Beyond the financials, the youth set-up in America also starts too late. If you look at the USMNT starting 11 against Panama, most of the players joined their youth teams in the mid-teens, around fifteen to sixteen years old. This is simply far too late. Most people in Europe get enrolled into academies when they’re 10; some communities have under-8s and under-5s teams. You get them playing early, and you get them playing often. No one expects these players to immediately be excellent, but you start building in the fundaments of technique and teamwork, while also letting them have fun.
You can already see this in the current USMNT. Christian Pulisic, the current American captain, was enrolled into a youth team when he was about seven and then scouted by German talent factory Borussia Dortmund. Folarin Balogun, America’s next big thing at 23 years old, spent over a decade working and growing through the ranks of the Arsenal youth apparatus. But these are the exceptions. Pulisic comes from a football-mad family, and Balogun is an Englishman who chose to play for the US when it became clear that he wouldn’t be called up to England. The rest of the USMNT got into football in their mid-teens.

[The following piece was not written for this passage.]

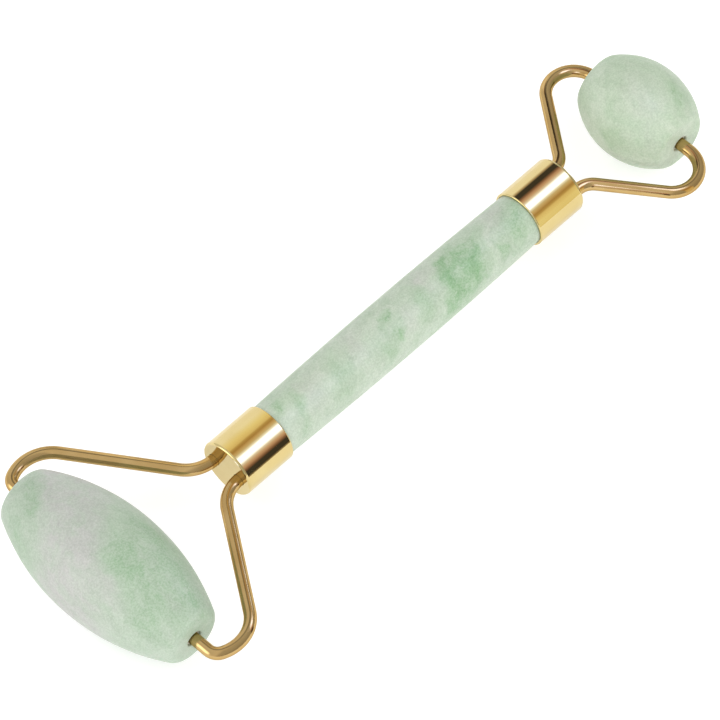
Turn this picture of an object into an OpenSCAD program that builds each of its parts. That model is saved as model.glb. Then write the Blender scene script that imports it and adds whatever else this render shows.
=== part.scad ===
// Double-ended jade face roller
// A jade handle carries a wire yoke at each end: a long oval stone runs on one and a
// short round stone on the other. Both stones turn freely on the bent-in wire ends.
//
// Units are millimetres. +X runs along the handle from the large roller to the small
// one, +Y along both axles and +Z up. The origin is on the handle's centre line, midway
// between the two ends of the tool.

/* [Overall] */
// Distance between the two axles
axle_spacing = 125; // [118:0.5:140]

/* [Large roller] */
// Largest diameter, at the middle of the stone
large_d = 20.4; // [18:0.1:21]
// Length along the axle
large_len = 39.7; // [37:0.1:40.4]
// Diameter of the end faces, before their edges are rounded
large_end_d = 10.2; // [9:0.1:12]
// Rounding of the end edges
large_edge_r = 2; // [0.8:0.1:2.4]

/* [Small roller] */
// Largest diameter, at the middle of the stone
small_d = 17.6; // [15:0.1:18]
// Length along the axle
small_len = 19.1; // [18:0.1:19.6]
// Diameter of the end faces, before their edges are rounded
small_end_d = 10; // [9:0.1:12]
// Rounding of the end edges
small_edge_r = 1.6; // [0.6:0.1:2]

/* [Axles] */
// Diameter of the yoke wire
wire_d = 2.2; // [2:0.05:2.3]
// Diameter of the hole drilled through each stone
stone_bore_d = 2.9; // [2.8:0.05:3.4]
// Radial running clearance between wire and bush
running_gap = 0.06; // [0.03:0.01:0.1]
// Depth of each bush below its end face
bush_recess = 0.5; // [0.3:0.1:1.2]
// How far both stones have slid along their axles
roller_slide = 0.8; // [-0.8:0.1:0.8]

/* [Handle stone] */
// Diameter at the middle
handle_mid_d = 10.4; // [10:0.1:11]
// Diameter of the ends that sit in the ferrules
handle_end_d = 9.64; // [9.4:0.02:9.72]

/* [Ferrules] */
// Outer diameter
ferrule_d = 10.6; // [10.6:0.1:11]
// Length from the closed end to the mouth
ferrule_len = 10.2; // [9:0.1:12]
// Rounding of the closed end's edge
ferrule_round = 0.45; // [0.3:0.05:1.25]

/* [Yokes] */
// Centre distance of the two wire holes in each ferrule
hole_pitch = 5.6; // [5.2:0.05:5.6]
// Large end: axle to ferrule
large_reach = 26.3; // [26.3:0.1:30]
// Small end: axle to ferrule
small_reach = 19.8; // [19:0.1:24]

/* [Hidden] */
$fn = 96;
eps = 0.01;
barrel_steps = 12;     // straight steps in each half of the handle's barrel

wire_r = wire_d / 2;
bore_r = stone_bore_d / 2;
hole_y = hole_pitch / 2;
leg_gap = 0.05;        // wire hole in the ferrule, wider all round
pot_gap = 0.03;        // gap left round the cured adhesive

overall = axle_spacing + large_d / 2 + small_d / 2;
large_x = large_d / 2 - overall / 2;
small_x = overall / 2 - small_d / 2;

ferrule_wall = 0.4;
ferrule_end = 0.8;     // thickness of the closed end
lip_r = 0.2;
cup_r = ferrule_d / 2 - ferrule_wall;
stone_depth = 4;       // closed end of the ferrule to the end of the handle stone

large_face_x = large_x + large_reach;
small_face_x = small_x - small_reach;
handle_len = small_face_x - large_face_x - 2 * stone_depth;
handle_show = small_face_x - large_face_x - 2 * ferrule_len;
handle_x = (large_face_x + small_face_x) / 2;

// yoke = [start of the pin bend, its radius, its angle, shoulder radius,
//         leg corner from the axle, corner radius, inner end of the pin]
large_yoke = [22.1, 2.2, 65, 6.8, large_reach - 3.43, 6.3, 10.8];
small_yoke = [10.8, 5.2, 50, 4.7, small_reach - 2.92, 3.6, 3.2];

crown_r = 1.7;         // corners of the hairpin inside the ferrule
crown_in = ferrule_end + 0.1;
large_bush_len = 7;
small_bush_len = 4.5;
pin_chamfer = 0.2;
lap = 0.05;            // how far a rod reaches into a bend
step = 0.01;           // radius difference between rods and bends

jade = [0.74, 0.83, 0.75];
gold = [0.88, 0.74, 0.42];
wire_gold = [0.75, 0.6, 0.34];
nylon = [0.86, 0.85, 0.8];
resin = [0.8, 0.76, 0.62];

// ---------------------------------------------------------------- stones

// Half outline of a roller: x is the radius, y runs along the axle. One long arc
// makes the side and runs into the rounded edge of a flat end face.
module roller_outline(d, len, end_d, edge_r) {
    half = len / 2;
    rise = (d - end_d) / 2;
    side_r = (half * half + rise * rise) / (2 * rise);
    side_x = d / 2 - side_r;
    edge_y = half - edge_r;
    edge_x = side_x + sqrt(pow(side_r - edge_r, 2) - edge_y * edge_y);
    join_y = edge_y * side_r / (side_r - edge_r);
    mouth = 0.15;
    difference() {
        union() {
            intersection() {
                translate([side_x, 0]) circle(r = side_r, $fn = 240);
                translate([0, -join_y]) square([d, 2 * join_y]);
            }
            for (s = [-1, 1]) translate([edge_x, s * edge_y]) circle(r = edge_r);
            translate([0, -half]) square([edge_x, len]);
        }
        translate([-1, -len]) square([1 + bore_r, 2 * len]);
        for (s = [-1, 1])
            polygon([[bore_r - eps, s * (half - mouth)], [bore_r + mouth + eps, s * (half + eps)],
                     [bore_r - eps, s * (half + eps)]]);
    }
}

module roller_stone(x, d, len, end_d, edge_r)
    color(jade) translate([x, roller_slide, 0]) rotate([-90, 0, 0])
        rotate_extrude() roller_outline(d, len, end_d, edge_r);

// Half outline of the handle: a slight barrel between two straight ends
module handle_outline() {
    end_r = handle_end_d / 2;
    rise = handle_mid_d / 2 - end_r;
    half = handle_len / 2;
    bevel = 0.4;
    barrel = [for (i = [-barrel_steps:barrel_steps])
        let (t = i / barrel_steps) [end_r + rise * (1 - t * t), t * handle_show / 2]];
    polygon(concat([[0, -half], [end_r - bevel, -half], [end_r, bevel - half]], barrel,
                   [[end_r, half - bevel], [end_r - bevel, half], [0, half]]));
}

module handle_stone()
    color(jade) translate([handle_x, 0, 0]) rotate([0, 90, 0]) rotate_extrude() handle_outline();

// ---------------------------------------------------------------- ferrules

// Places a part drawn with its ferrule's closed end at the origin and the mouth
// towards +X: as it is at the large end, turned round at the small end
module at_large_face() translate([large_face_x, 0, 0]) children();
module at_small_face() translate([small_face_x, 0, 0]) rotate([0, 0, 180]) children();

// Half outline of a ferrule: x is the radius, y the distance from the closed end
module ferrule_outline() {
    r = ferrule_d / 2;
    difference() {
        union() {
            translate([0, ferrule_round]) square([r, ferrule_len - ferrule_round - lip_r]);
            square([r - ferrule_round, ferrule_len - lip_r]);
            translate([r - ferrule_round, ferrule_round]) circle(r = ferrule_round);
            translate([r - lip_r, ferrule_len - lip_r]) circle(r = lip_r);
            square([r - lip_r, ferrule_len]);
            translate([0, ferrule_round]) square([r - lip_r, ferrule_len - ferrule_round]);
        }
        translate([-1, ferrule_end]) square([1 + cup_r, ferrule_len]);
        translate([-1, -1]) square([1, ferrule_len + 2]);
    }
}

module ferrule()
    color(gold) difference() {
        rotate([90, 0, 90]) rotate_extrude() ferrule_outline();
        for (s = [-1, 1]) translate([-1, s * hole_y, 0]) rotate([0, 90, 0])
            cylinder(r = wire_r + leg_gap, h = ferrule_end + 2);
    }

// Adhesive cured round the hairpin between the closed end and the handle stone
module potting()
    color(resin) difference() {
        translate([ferrule_end + pot_gap, 0, 0]) rotate([0, 90, 0])
            cylinder(r = cup_r - pot_gap, h = stone_depth - ferrule_end - 2 * pot_gap);
        hairpin(wire_r + pot_gap, 0);
    }

// ---------------------------------------------------------------- yokes

// The wire is drawn as straight rods that reach a little way into the bends between
// them; the bends are a hair thinner, so that every joint is a clean step.
module rod(p, q, r) {
    d = (q - p) / norm(q - p);
    translate([p[0] - lap * d[0], p[1] - lap * d[1], 0]) rotate([0, 0, atan2(d[1], d[0])])
        rotate([0, 90, 0]) cylinder(r = r, h = norm(q - p) + 2 * lap);
}

module bend(c, bend_r, from, to, r)
    translate([c[0], c[1], 0]) rotate([0, 0, from])
        rotate_extrude(angle = to - from) translate([bend_r, 0]) circle(r = r - step);

// The part of a yoke that ends in its ferrule: two straight legs, from x = start in,
// and the crown that joins them
module hairpin(r, start) {
    for (s = [0, 1]) mirror([0, s, 0]) {
        rod([start, hole_y], [crown_in, hole_y], r);
        bend([crown_in, hole_y - crown_r], crown_r, 0, 90, r);
    }
    rod([crown_in + crown_r, crown_r - hole_y], [crown_in + crown_r, hole_y - crown_r], r);
}

// Where a leg's lower bend ends, measured from the axle towards the ferrule
function leg_turn(y) =
    let (mid = [y[1] * (1 - cos(y[2])), y[0] + y[1] * sin(y[2])],
         c = mid + y[3] * [cos(y[2]), -sin(y[2])],
         d = [y[4], hole_y] - c)
    90 - atan2(d[1], d[0]) - acos(y[3] / norm(d));
function leg_tangent(y) = y[5] * tan(leg_turn(y) / 2);

// One side of a yoke, from the pin in the stone to the end of the leg's lower bend,
// drawn with the axle at the origin and the ferrule towards +X
module yoke_side(y) {
    pin_c = [y[1], y[0]];
    mid = pin_c + y[1] * [-cos(y[2]), sin(y[2])];
    shoulder_c = mid + y[3] * [cos(y[2]), -sin(y[2])];
    corner = [y[4], hole_y];
    turn = leg_turn(y);
    tangent = leg_tangent(y);
    leg_top = shoulder_c + y[3] * [sin(turn), cos(turn)];
    leg_end = corner + tangent * [-cos(turn), sin(turn)];
    translate([0, y[6], 0]) rotate([-90, 0, 0])
        cylinder(r1 = wire_r - pin_chamfer, r2 = wire_r, h = pin_chamfer);
    rod([0, y[6] + pin_chamfer + lap], [0, y[0]], wire_r);
    bend(pin_c, y[1], 180 - y[2], 180, wire_r);
    rod(mid, mid + eps * [sin(y[2]), cos(y[2])], wire_r);
    bend(shoulder_c, y[3], 90 - turn, 180 - y[2], wire_r);
    rod(leg_top, leg_end, wire_r);
    bend(corner + [tangent, y[5]], y[5], 270 - turn, 270, wire_r);
}

module yoke_wire(y, reach)
    color(wire_gold) union() {
        for (s = [0, 1]) mirror([0, s, 0]) translate([-reach, 0, 0]) yoke_side(y);
        hairpin(wire_r, y[4] + leg_tangent(y) - reach);
    }

// ---------------------------------------------------------------- bushes

// Sleeve in one end of a stone; side is +1 on the left (+Y) and -1 on the right
module bush(x, stone_len, len, side)
    color(nylon) translate([x, roller_slide + side * (stone_len / 2 - bush_recess), 0])
        rotate([side * 90, 0, 0]) difference() {
            cylinder(r = bore_r, h = len);
            translate([0, 0, -1]) cylinder(r = wire_r + running_gap, h = len + 2);
        }

// ---------------------------------------------------------------- parts

module large_end_ferrule() at_large_face() ferrule();
module small_end_ferrule() at_small_face() ferrule();
module large_end_potting() at_large_face() potting();
module small_end_potting() at_small_face() potting();
module large_yoke_wire() at_large_face() yoke_wire(large_yoke, large_reach);
module small_yoke_wire() at_small_face() yoke_wire(small_yoke, small_reach);
module large_roller_stone() roller_stone(large_x, large_d, large_len, large_end_d, large_edge_r);
module small_roller_stone() roller_stone(small_x, small_d, small_len, small_end_d, small_edge_r);
module large_roller_bush_left() bush(large_x, large_len, large_bush_len, 1);
module large_roller_bush_right() bush(large_x, large_len, large_bush_len, -1);
module small_roller_bush_left() bush(small_x, small_len, small_bush_len, 1);
module small_roller_bush_right() bush(small_x, small_len, small_bush_len, -1);

handle_stone();
large_end_ferrule();
small_end_ferrule();
large_end_potting();
small_end_potting();
large_yoke_wire();
small_yoke_wire();
large_roller_stone();
large_roller_bush_left();
large_roller_bush_right();
small_roller_stone();
small_roller_bush_left();
small_roller_bush_right();
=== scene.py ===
"""Looks for the double-ended jade face roller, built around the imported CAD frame."""

import math

import bmesh
import bpy
from mathutils import Matrix, Vector, noise


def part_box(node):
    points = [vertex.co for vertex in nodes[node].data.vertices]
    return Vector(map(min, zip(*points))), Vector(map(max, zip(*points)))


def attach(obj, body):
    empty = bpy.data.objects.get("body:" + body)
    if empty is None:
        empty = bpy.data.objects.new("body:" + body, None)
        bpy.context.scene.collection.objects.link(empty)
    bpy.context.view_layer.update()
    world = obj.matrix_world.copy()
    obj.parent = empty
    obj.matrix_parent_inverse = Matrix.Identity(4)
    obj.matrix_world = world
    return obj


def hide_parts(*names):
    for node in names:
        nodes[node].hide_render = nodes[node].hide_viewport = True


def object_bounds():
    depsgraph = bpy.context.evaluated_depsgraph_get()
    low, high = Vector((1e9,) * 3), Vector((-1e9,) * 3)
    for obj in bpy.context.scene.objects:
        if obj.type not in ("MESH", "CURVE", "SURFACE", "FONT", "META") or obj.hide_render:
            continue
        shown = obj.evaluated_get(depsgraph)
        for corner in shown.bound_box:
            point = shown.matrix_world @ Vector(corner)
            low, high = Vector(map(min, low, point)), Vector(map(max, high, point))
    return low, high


MM = 0.001  # the frame is in metres, and sizes below are in millimetres
WHITE = (1.0, 1.0, 1.0, 1.0)

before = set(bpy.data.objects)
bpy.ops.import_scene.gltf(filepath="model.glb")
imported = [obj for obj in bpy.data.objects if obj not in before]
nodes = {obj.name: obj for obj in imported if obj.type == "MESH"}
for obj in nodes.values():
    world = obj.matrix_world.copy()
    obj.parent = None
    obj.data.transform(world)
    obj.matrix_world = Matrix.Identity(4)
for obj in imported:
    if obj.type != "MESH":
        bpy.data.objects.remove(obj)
cad_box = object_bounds()
scene = bpy.context.scene


def node_box(name):
    """Centre and size of a CAD node's box, in millimetres."""
    low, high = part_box(name)
    return (low + high) / (2 * MM), (high - low) / MM


# ------------------------------------------------------------------ meshes

SHARP = math.radians(38)  # corners sharper than this keep a hard edge
TINY = 1e-6
STONE_SIDES = 160

# Roller stones
STONE_BORE_D = 2.9
BORE_MOUTH = 0.15  # chamfer at each end of the drilled hole
LARGE_END_D, LARGE_EDGE_R = 10.2, 2.0
SMALL_END_D, SMALL_EDGE_R = 10.0, 1.6
EDGE_STEPS, FACE_STEPS, BORE_STEPS = 12, 6, 8
HAND_FINISH = 0.09  # depth of the unevenness a hand-ground stone keeps
FINISH_WAVE = 7.0  # and how far apart its flats are
FINISH_FADE = 1.6  # the unevenness fades out this close to the bore
LARGE_SEED, SMALL_SEED = 3.0, 11.0

# Handle stone
HANDLE_END_D = 9.64
END_BEVEL = 0.4
BARREL_STEPS = 60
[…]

One of my mates has a theory that USMNT players are failed athletes. Sprinters who weren’t quite fast enough, basketball players who didn’t go through a growth spurt, NFL players who couldn’t bulk up. Players who were talented and wanted to play sport, but couldn’t get the one they wanted to. So their parents, who could afford it, shoehorned them into a sport where they learnt the cold mechanics, but not the soul. It’s only a theory, one which I think unfairly belies the growing popularity of football in the States. But it is true that until the USA has a fundamental shift in its relationship with football, it will continue to be its biggest laughing stock even as it hosts the next World Cup.